Applicant asserted that MONSALVAT "is popularly known as the fictional magical castle and resting place of the holy grail in Richard Wagner's opera Parsifal." Thus MONSALVAT FARM "[gives] rise to a fanciful and incongruous notion of a lofty and holy site like Monsalvat having some relationship to a humble and utilitarian farm." In applicant's design mark (above), this lofty and holy imagery is reinforced by the inclusion of a depiction of the holy grail as a chalice bearing a Templar's cross. Therefore, applicant argued, because MONSALVAT farm is unitary and incongruous, it need not be disclaimed.

The Examining Attorney and applicant sparred over how many consumers are familiar with the fictional castle in the opera, but in any event, the Board concluded that the marks are not unitary. Consumers will immediately understand FARM as a separate term. In the design marks, the two words are "not so merged together that they cannot be regarded as separate." Nor are they separate on applicant's specimen of use (first above).

The words in question - MONSALVAT FARMS - have the same meaning whether considered individually or as a whole, neither changes the other, nor is the whole any more (or less) than the sum of its parts.
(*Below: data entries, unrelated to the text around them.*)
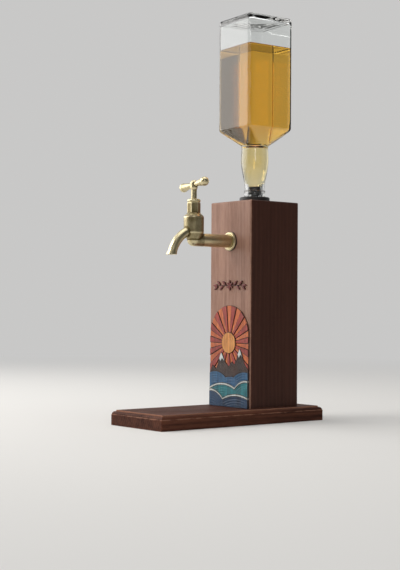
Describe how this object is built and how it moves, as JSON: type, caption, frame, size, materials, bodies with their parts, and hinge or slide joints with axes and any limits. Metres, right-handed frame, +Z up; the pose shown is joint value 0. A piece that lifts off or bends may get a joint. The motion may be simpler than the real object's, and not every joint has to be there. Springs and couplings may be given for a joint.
{
  "type": "wooden drink dispenser",
  "caption": "Wooden drink dispenser: square hollow post on a moulded base, brass bib tap in front, upturned square bottle on top feeding the tap through a hose.",
  "frame": {"origin": "middle of the underside of the base board", "axes": "+Z up, -Y out of the post's front face towards the tap's outlet, +X to the right of someone facing the back of the post from the front"},
  "size_m": [0.11, 0.275, 0.546],
  "materials": {
    "base_wood": "stained reddish brown, satin lacquer",
    "front_wood": "walnut, fine straight grain, matt oil",
    "side_wood": "dark walnut stain, matt oil",
    "inner_wood": "plain unfinished block",
    "zinc_steel": "zinc plated",
    "stainless": "drawn stainless steel",
    "bright_brass": "machined brass",
    "old_brass": "satin antique brass",
    "black_rubber": "matt black rubber",
    "silicone": "milky silicone rubber",
    "red_fibre": "pressed fibre",
    "white_packing": "soft white packing",
    "clear_glass": "clear polished glass",
    "amber_drink": "clear amber liquid",
    "red_paint": "thin board painted red, burnt edges",
    "orange_paint": "thin board painted orange, burnt edges",
    "amber_paint": "thin board painted amber, burnt edges",
    "dark_stain": "thin board stained dark brown, burnt edges",
    "white_paint": "thin board painted white, burnt edges",
    "blue_paint": "thin board painted blue, burnt edges",
    "teal_paint": "thin board painted teal, burnt edges",
    "navy_paint": "thin board painted deep blue, burnt edges",
    "dark_red_stain": "thin board stained dark red, burnt edges"
  },
  "bodies": {
    "stand": {"base_board": "base_wood", "base_screws": "zinc_steel", "front_board": "front_wood", "back_board": "side_wood", "left_board": "side_wood", "right_board": "side_wood", "top_plate": "front_wood", "plinth_block": "inner_wood", "seat_collar": "black_rubber", "stopper_stem": "bright_brass", "stem_washer": "zinc_steel", "stem_nut": "bright_brass", "bottle_stopper": "black_rubber", "air_tube": "stainless", "drain_hose": "silicone", "hose_clamps": "stainless", "hose_tail": "bright_brass", "tap_body": "old_brass", "wall_flange": "old_brass", "wall_gasket": "black_rubber", "tail_washer": "zinc_steel", "tail_nut": "bright_brass", "bonnet": "old_brass", "fibre_ring": "red_fibre", "gland_nut": "old_brass", "gland_packing": "white_packing", "red_rays": "red_paint", "orange_rays": "orange_paint", "sun_disc": "amber_paint", "mountain_peaks": "dark_stain", "snow_caps": "white_paint", "far_ridge": "blue_paint", "green_hills": "teal_paint", "pale_crests": "white_paint", "low_shore": "navy_paint", "leaf_ornament": "dark_red_stain"},
    "valve": {"jumper_valve": "bright_brass", "tap_washer": "black_rubber", "washer_nut": "bright_brass"},
    "spindle": {"spindle": "old_brass", "handle": "old_brass", "handle_screw": "old_brass"},
    "bottle": {"bottle": "clear_glass", "drink": "amber_drink"}
  },
  "joints": [
    {"name": "valve_lift", "type": "slide", "parent": "stand", "child": "valve", "axis": [0, 0, 1], "range_m": [0, 0.003]},
    {"name": "handle_turn", "type": "hinge", "parent": "valve", "child": "spindle", "pos_m": [0, -0.046, 0.2415], "axis": [0, 0, 1], "range_deg": [0, 540]},
    {"name": "bottle_lift", "type": "slide", "parent": "stand", "child": "bottle", "axis": [0, 0, 1], "range_m": [0, 0.06]}
  ],
  "couplings": [
    {"joint": "valve_lift", "follows": "handle_turn", "m_per_rad": 0.00031831}
  ]
}
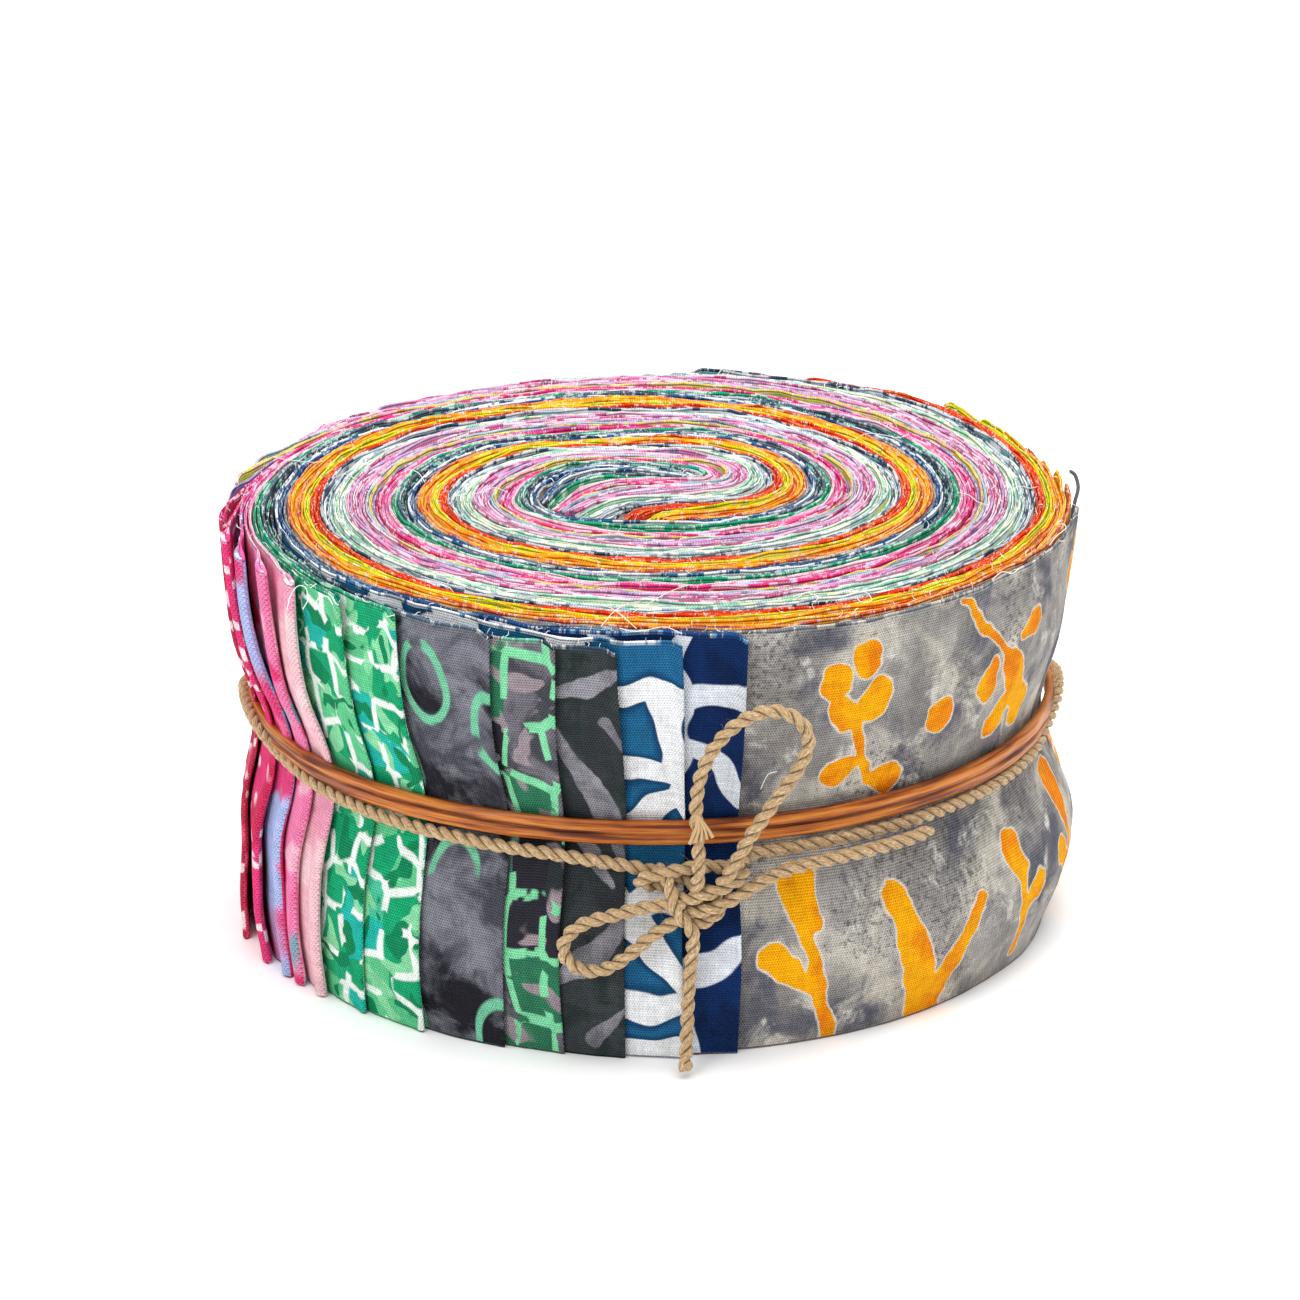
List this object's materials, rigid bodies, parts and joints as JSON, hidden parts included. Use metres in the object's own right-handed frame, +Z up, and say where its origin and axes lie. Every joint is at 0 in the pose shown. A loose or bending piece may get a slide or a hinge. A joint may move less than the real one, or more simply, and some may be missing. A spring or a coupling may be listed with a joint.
{
  "type": "jelly roll fabric strips",
  "caption": "Roll of doubled quilting cotton strips wound into a squat drum, held by a rubber band and a twine tied in a bow at the front",
  "frame": {"origin": "middle of the flat underside of the roll, on the surface it stands on", "axes": "+Z up along the roll's own axis and the strip width, -Y toward the bow and the knot, +X to the right seen from the bow"},
  "size_m": [0.1279, 0.1337, 0.0635],
  "materials": {
    "quilting_cotton": "plain weave printed cotton, matte",
    "rubber": "amber rubber band, slight sheen",
    "twine": "two-ply plant fibre twine, matte"
  },
  "bodies": {
    "root": {"fabric_roll": "quilting_cotton", "rubber_band": "rubber", "twine_ring": "twine", "twine_knot": "twine", "bow_loop_upper": "twine", "bow_loop_lower": "twine", "twine_end_front": "twine", "twine_end_side": "twine"}
  },
  "joints": []
}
As the Examining Attorney succinctly puts it "[i]n the end, a farm is a farm."

And so the Board affirmed the disclaimer requirement.

Read comments and post your comment here.
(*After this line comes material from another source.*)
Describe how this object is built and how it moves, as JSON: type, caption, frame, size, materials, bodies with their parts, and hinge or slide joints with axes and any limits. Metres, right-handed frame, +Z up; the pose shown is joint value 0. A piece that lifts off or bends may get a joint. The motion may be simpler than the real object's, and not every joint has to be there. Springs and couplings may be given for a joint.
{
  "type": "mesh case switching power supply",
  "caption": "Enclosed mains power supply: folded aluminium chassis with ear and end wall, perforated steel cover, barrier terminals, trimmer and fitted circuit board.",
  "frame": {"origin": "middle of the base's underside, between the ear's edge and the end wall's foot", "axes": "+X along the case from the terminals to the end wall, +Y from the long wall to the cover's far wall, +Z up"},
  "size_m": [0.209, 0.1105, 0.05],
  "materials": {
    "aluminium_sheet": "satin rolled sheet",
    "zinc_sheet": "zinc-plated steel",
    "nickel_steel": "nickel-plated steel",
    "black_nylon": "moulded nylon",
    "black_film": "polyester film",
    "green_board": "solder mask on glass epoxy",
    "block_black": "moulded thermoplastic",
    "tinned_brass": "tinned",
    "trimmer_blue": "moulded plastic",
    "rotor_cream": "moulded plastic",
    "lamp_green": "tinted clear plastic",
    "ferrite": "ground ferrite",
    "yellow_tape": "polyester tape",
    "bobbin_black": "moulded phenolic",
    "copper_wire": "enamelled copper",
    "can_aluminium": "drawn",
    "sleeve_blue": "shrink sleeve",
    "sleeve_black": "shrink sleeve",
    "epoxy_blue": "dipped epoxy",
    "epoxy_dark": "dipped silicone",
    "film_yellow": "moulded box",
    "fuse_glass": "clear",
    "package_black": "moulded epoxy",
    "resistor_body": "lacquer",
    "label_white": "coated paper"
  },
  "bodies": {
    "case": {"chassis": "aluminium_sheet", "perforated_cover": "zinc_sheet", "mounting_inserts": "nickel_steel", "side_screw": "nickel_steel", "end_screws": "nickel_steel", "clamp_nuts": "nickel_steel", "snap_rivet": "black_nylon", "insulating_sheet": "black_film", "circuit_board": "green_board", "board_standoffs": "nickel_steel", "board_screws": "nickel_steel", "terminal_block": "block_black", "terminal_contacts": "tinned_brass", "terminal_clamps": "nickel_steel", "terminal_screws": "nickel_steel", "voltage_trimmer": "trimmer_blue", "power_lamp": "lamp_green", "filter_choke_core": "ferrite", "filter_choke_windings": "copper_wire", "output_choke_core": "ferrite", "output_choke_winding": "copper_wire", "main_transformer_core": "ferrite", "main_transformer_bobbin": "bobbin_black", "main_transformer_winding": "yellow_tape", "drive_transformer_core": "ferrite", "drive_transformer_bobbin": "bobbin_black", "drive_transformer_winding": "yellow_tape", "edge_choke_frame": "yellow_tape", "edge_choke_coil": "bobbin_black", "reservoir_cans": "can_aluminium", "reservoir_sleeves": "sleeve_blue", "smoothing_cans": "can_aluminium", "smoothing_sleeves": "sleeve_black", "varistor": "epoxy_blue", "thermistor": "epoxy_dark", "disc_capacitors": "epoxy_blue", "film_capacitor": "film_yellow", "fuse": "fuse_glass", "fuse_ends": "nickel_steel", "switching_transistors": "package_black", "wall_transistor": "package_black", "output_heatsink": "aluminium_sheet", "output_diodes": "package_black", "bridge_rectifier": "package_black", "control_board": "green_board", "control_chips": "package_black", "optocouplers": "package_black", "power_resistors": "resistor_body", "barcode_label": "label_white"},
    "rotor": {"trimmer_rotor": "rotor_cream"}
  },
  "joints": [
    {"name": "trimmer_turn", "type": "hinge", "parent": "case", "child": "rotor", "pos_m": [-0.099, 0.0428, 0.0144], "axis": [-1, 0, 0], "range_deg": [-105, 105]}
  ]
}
TTABlogger comment: Is this a WYHA? I thought the "incongruous" argument was useless.

Text Copyright John L. Welch 2020.

5 Comments:

At 10:19 AM, Anonymous Anonymous said...

Could it be that the applicant/registrant is better off by disclaiming "farm?"

If an alleged infringer uses a mark like My Salvat Ranch, does the disclaimer let the registrant avoid or at least have a response to a defense that the difference between "ranch" and "farm" is sufficient to avoid confusion?

Or did I not have enough coffee this morning?

 
At 10:59 AM, Anonymous Anonymous said...

Surely Applicant knows that each case must be decided on its own merits only when the third-party registrations do not support the Board's decision. On the other hand, When third-party registrations support the Board's decision, they generally "clearly establish" whatever it is the Board wants them to prove.

 
At 11:40 AM, Blogger TMAttorneyHeller said...

I agree. It was a losing argument. I would not have appealed!!!

 
At 1:45 PM, Blogger Barbara said...

What an absolute waste of the client's money.

 
At 10:05 AM, Anonymous Anonymous said...

I never understand why disclaimers are appealed, especially when there are other distinctive terms in the mark. What did the applicant expect by being able to avoid a disclaimer here? Did the applicant think it could bring an infringement action based solely on another's use of the word "FARM"? Here's the bottom line: Disclaimers are essentially meaningless in the grand scheme of things, so why bother to fight them. I seriously doubt that anyone would base an infringement claim solely on disclaimed matter, especially given the Board's repeated admonition that marks in a confusion analysis must be viewed in their entireties. Even if the term is not disclaimed, that doesn't make it any more distinctive. For example, does anyone think that, for the made-up mark XKZ-HATS for "hats", that the word "HATS" is not generic? But under the PTO's rules, "HATS" is not disclaimed because it is considered "unitary" given that it is "physically connected" to "XKZ" by the hyphen. But that does not change the distinctiveness of the word "HATS", and the owner of the XKZ-HATS mark is not likely to win a finding of infringement in connection with the mark UNBELIVEABLE HATS for "hats" based solely on the shared word "HATS". I agree with Barbara, what a waste of the client's money.